Putin, The Bully, Unmasks Himself

Putin

Fernando González Urbaneja | Russian journalist Masha Gessen wrote a biography of Putin ten years ago (“The Man Without a Face” Debate) which was recommended reading then and even more so now. In chapter 3 (Autobiography of a Thug) she sketches the character that Putin’s unofficial biographers did not hesitate to highlight when praising his character.

During his youth in Leningrad (now and formerly St. Petersburg) he behaved like a bully, he was fond of neighbourhood fights which even led to his not being admitted to the Pioneers of the CPSU, precisely because he was a “bully”. Putin himself admitted that he was a hooligan. He later controlled himself to join the secret services where he became a lieutenant colonel in a job as a scheming bureaucrat in Dresden (Germany) and Moscow, and then as an aide to the mayor of St. Petersburg where he made money and gained power in shady areas.

I am left with this character of a “juvenile thug”, a bandit (a scoundrel) who climbed to the most autocratic power imaginable. For more than twenty years he has accumulated power to consolidate his autarchy, which now spills over into Ukraine with tanks and rockets to consolidate a de facto situation that cannot be reversed. For this he believes he can count on the silent support of the Chinese and the laziness and comfort of Europeans and Americans.

He has taken the initiative and done what most thinking people did not want to imagine: an occupation with tanks and extreme violence. In the end, President Biden’s warnings, which many criticised as exaggerated, have been fulfilled. Warnings that can be interpreted as those of a leader who saw the reality of the situation. The sleepy Biden turned out to be the most awake, which leads one to believe there will be a forceful response that will put the “bully” in his place, in disrepute and definitive defeat.
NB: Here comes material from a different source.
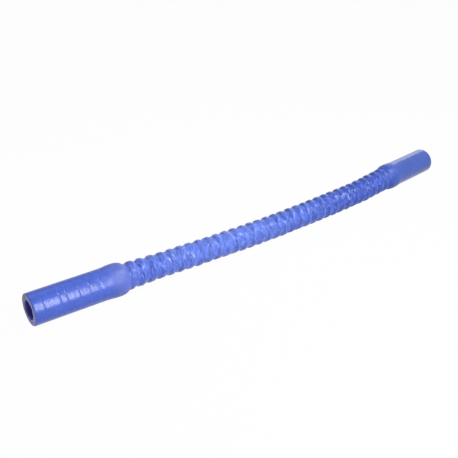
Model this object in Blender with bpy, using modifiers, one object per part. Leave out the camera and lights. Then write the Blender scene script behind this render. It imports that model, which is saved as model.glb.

Attackers (Putin now) usually win the first moves because they are bold and determined. But as Machiavelli warned, it is easy to conquer kingdoms, the tricky thing is to keep them and make them great. Putin is credited as a self-confessed bully and he is behaving like one; the question now is whether others will submit to his terms. Amongst those others are the Russians themselves who may soon become an unbearable rearguard for the autocrat. This is going to be a live, second by second, unbearable war in the 21st century. Russia is a military power with feet of clay. Putin does not take this on board, but reality will be the proof of it.